> [GIVEN PROBLEM]: The records that follow need to be output exactly as they are.

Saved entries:
───

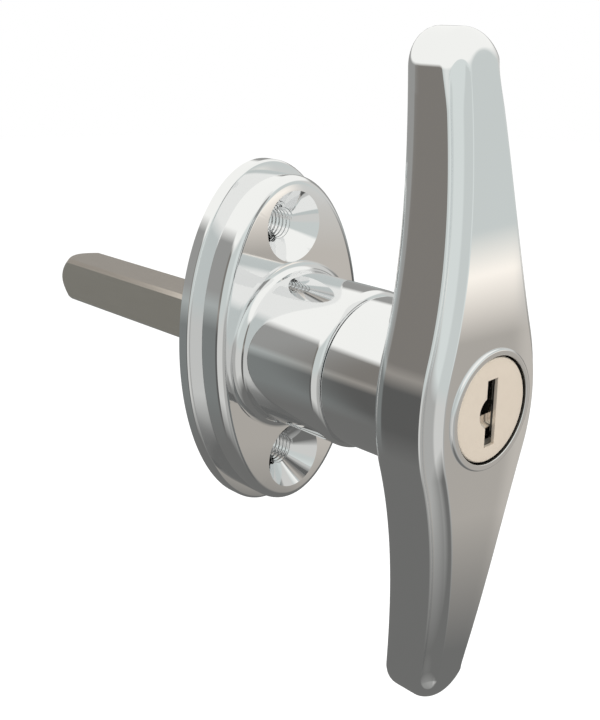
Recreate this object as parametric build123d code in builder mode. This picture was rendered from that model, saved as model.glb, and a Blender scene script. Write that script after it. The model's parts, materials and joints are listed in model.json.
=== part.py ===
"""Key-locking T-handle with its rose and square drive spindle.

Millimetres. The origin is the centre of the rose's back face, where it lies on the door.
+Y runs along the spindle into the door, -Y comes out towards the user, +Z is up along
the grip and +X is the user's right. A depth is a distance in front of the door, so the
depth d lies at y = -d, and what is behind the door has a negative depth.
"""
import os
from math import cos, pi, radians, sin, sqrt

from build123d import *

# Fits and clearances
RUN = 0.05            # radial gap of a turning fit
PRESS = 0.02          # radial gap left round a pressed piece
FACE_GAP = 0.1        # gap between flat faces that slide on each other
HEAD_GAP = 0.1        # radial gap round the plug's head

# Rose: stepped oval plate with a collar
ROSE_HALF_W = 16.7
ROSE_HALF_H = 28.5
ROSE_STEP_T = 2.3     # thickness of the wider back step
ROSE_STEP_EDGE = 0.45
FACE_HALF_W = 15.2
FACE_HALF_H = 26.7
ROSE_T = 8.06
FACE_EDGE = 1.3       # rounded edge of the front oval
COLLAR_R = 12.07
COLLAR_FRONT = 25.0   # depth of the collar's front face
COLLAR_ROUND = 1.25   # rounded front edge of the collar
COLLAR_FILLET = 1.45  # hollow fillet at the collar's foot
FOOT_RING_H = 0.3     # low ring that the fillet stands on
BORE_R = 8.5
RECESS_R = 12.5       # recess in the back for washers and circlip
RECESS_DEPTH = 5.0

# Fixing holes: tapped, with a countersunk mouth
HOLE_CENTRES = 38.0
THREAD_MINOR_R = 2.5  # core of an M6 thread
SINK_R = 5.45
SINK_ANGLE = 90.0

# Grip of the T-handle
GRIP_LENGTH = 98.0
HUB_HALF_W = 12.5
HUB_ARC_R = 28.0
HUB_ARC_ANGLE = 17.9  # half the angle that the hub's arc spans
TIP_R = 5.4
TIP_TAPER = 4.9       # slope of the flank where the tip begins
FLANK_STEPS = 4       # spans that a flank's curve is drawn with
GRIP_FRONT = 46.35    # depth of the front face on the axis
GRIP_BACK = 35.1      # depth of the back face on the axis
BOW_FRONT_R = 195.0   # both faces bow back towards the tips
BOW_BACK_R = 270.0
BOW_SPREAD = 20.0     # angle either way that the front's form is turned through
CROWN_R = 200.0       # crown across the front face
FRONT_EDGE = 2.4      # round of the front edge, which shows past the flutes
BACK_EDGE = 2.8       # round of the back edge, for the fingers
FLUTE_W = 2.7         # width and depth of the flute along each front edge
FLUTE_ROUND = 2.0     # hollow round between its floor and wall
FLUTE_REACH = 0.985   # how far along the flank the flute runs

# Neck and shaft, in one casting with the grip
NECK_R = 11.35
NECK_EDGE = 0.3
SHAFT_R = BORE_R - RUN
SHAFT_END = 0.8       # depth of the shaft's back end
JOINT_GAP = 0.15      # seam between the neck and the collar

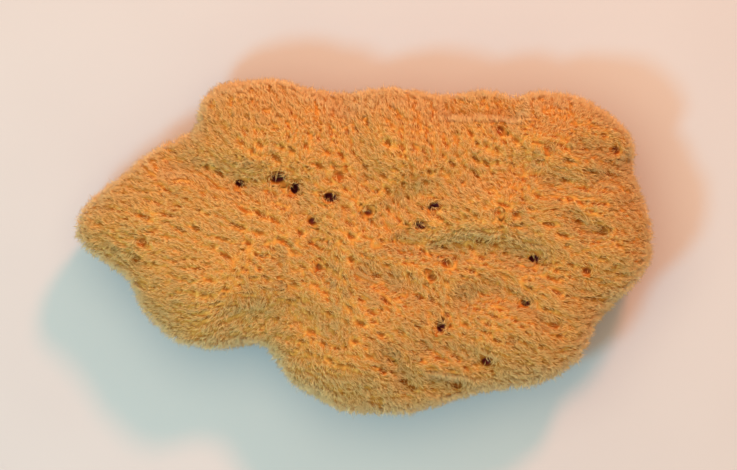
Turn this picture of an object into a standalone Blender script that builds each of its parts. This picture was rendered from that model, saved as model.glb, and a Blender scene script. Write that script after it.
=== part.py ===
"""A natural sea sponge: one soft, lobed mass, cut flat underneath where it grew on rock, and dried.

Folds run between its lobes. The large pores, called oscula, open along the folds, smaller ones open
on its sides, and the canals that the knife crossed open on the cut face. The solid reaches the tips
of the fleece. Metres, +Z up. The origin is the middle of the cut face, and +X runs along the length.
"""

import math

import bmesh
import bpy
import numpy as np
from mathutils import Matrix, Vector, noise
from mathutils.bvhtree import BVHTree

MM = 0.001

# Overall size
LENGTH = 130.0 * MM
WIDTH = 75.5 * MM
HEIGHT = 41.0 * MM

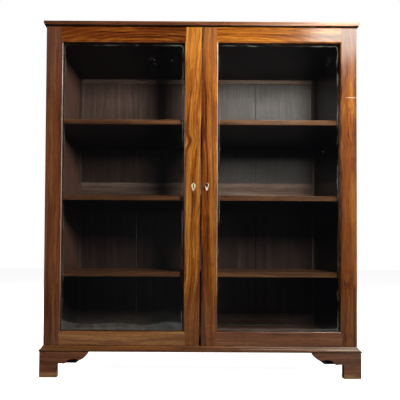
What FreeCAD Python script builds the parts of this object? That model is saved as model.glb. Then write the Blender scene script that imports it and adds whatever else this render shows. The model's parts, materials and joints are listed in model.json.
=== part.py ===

───

> [WORKED ANSWER]:
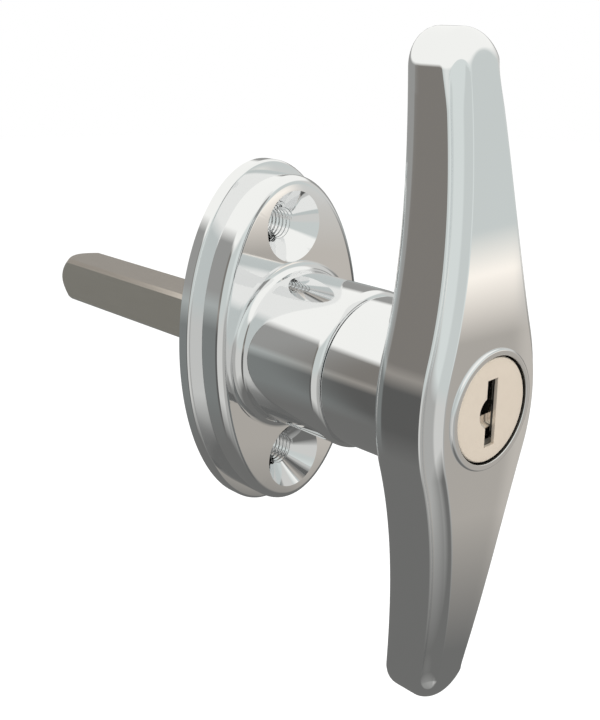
Recreate this object as parametric build123d code in builder mode. This picture was rendered from that model, saved as model.glb, and a Blender scene script. Write that script after it. The model's parts, materials and joints are listed in model.json.
=== part.py ===
"""Key-locking T-handle with its rose and square drive spindle.

Millimetres. The origin is the centre of the rose's back face, where it lies on the door.
+Y runs along the spindle into the door, -Y comes out towards the user, +Z is up along
the grip and +X is the user's right. A depth is a distance in front of the door, so the
depth d lies at y = -d, and what is behind the door has a negative depth.
"""
import os
from math import cos, pi, radians, sin, sqrt

from build123d import *

# Fits and clearances
RUN = 0.05            # radial gap of a turning fit
PRESS = 0.02          # radial gap left round a pressed piece
FACE_GAP = 0.1        # gap between flat faces that slide on each other
HEAD_GAP = 0.1        # radial gap round the plug's head

# Rose: stepped oval plate with a collar
ROSE_HALF_W = 16.7
ROSE_HALF_H = 28.5
ROSE_STEP_T = 2.3     # thickness of the wider back step
ROSE_STEP_EDGE = 0.45
FACE_HALF_W = 15.2
FACE_HALF_H = 26.7
ROSE_T = 8.06
FACE_EDGE = 1.3       # rounded edge of the front oval
COLLAR_R = 12.07
COLLAR_FRONT = 25.0   # depth of the collar's front face
COLLAR_ROUND = 1.25   # rounded front edge of the collar
COLLAR_FILLET = 1.45  # hollow fillet at the collar's foot
FOOT_RING_H = 0.3     # low ring that the fillet stands on
BORE_R = 8.5
RECESS_R = 12.5       # recess in the back for washers and circlip
RECESS_DEPTH = 5.0

# Fixing holes: tapped, with a countersunk mouth
HOLE_CENTRES = 38.0
THREAD_MINOR_R = 2.5  # core of an M6 thread
SINK_R = 5.45
SINK_ANGLE = 90.0

# Grip of the T-handle
GRIP_LENGTH = 98.0
HUB_HALF_W = 12.5
HUB_ARC_R = 28.0
HUB_ARC_ANGLE = 17.9  # half the angle that the hub's arc spans
TIP_R = 5.4
TIP_TAPER = 4.9       # slope of the flank where the tip begins
FLANK_STEPS = 4       # spans that a flank's curve is drawn with
GRIP_FRONT = 46.35    # depth of the front face on the axis
GRIP_BACK = 35.1      # depth of the back face on the axis
BOW_FRONT_R = 195.0   # both faces bow back towards the tips
BOW_BACK_R = 270.0
BOW_SPREAD = 20.0     # angle either way that the front's form is turned through
CROWN_R = 200.0       # crown across the front face
FRONT_EDGE = 2.4      # round of the front edge, which shows past the flutes
BACK_EDGE = 2.8       # round of the back edge, for the fingers
FLUTE_W = 2.7         # width and depth of the flute along each front edge
FLUTE_ROUND = 2.0     # hollow round between its floor and wall
FLUTE_REACH = 0.985   # how far along the flank the flute runs

# Neck and shaft, in one casting with the grip
NECK_R = 11.35
NECK_EDGE = 0.3
SHAFT_R = BORE_R - RUN
SHAFT_END = 0.8       # depth of the shaft's back end
JOINT_GAP = 0.15      # seam between the neck and the collar

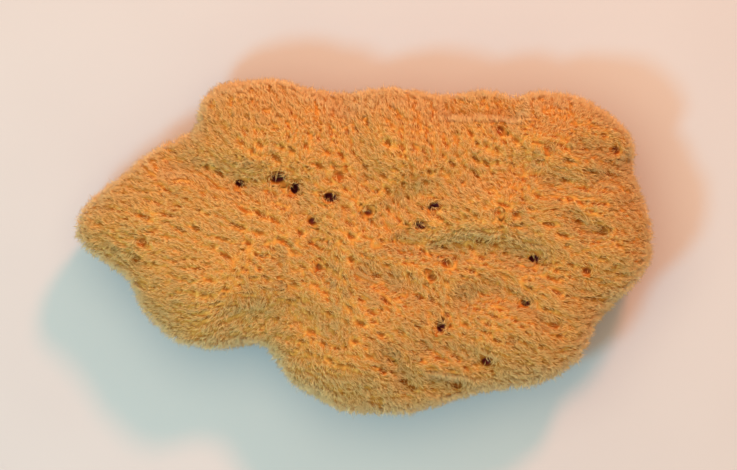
Turn this picture of an object into a standalone Blender script that builds each of its parts. This picture was rendered from that model, saved as model.glb, and a Blender scene script. Write that script after it.
=== part.py ===
"""A natural sea sponge: one soft, lobed mass, cut flat underneath where it grew on rock, and dried.

Folds run between its lobes. The large pores, called oscula, open along the folds, smaller ones open
on its sides, and the canals that the knife crossed open on the cut face. The solid reaches the tips
of the fleece. Metres, +Z up. The origin is the middle of the cut face, and +X runs along the length.
"""

import math

import bmesh
import bpy
import numpy as np
from mathutils import Matrix, Vector, noise
from mathutils.bvhtree import BVHTree

MM = 0.001

# Overall size
LENGTH = 130.0 * MM
WIDTH = 75.5 * MM
HEIGHT = 41.0 * MM

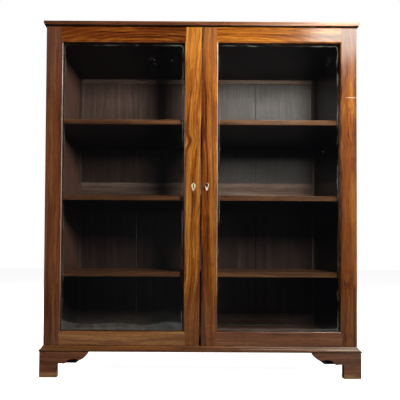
What FreeCAD Python script builds the parts of this object? That model is saved as model.glb. Then write the Blender scene script that imports it and adds whatever else this render shows. The model's parts, materials and joints are listed in model.json.
=== part.py ===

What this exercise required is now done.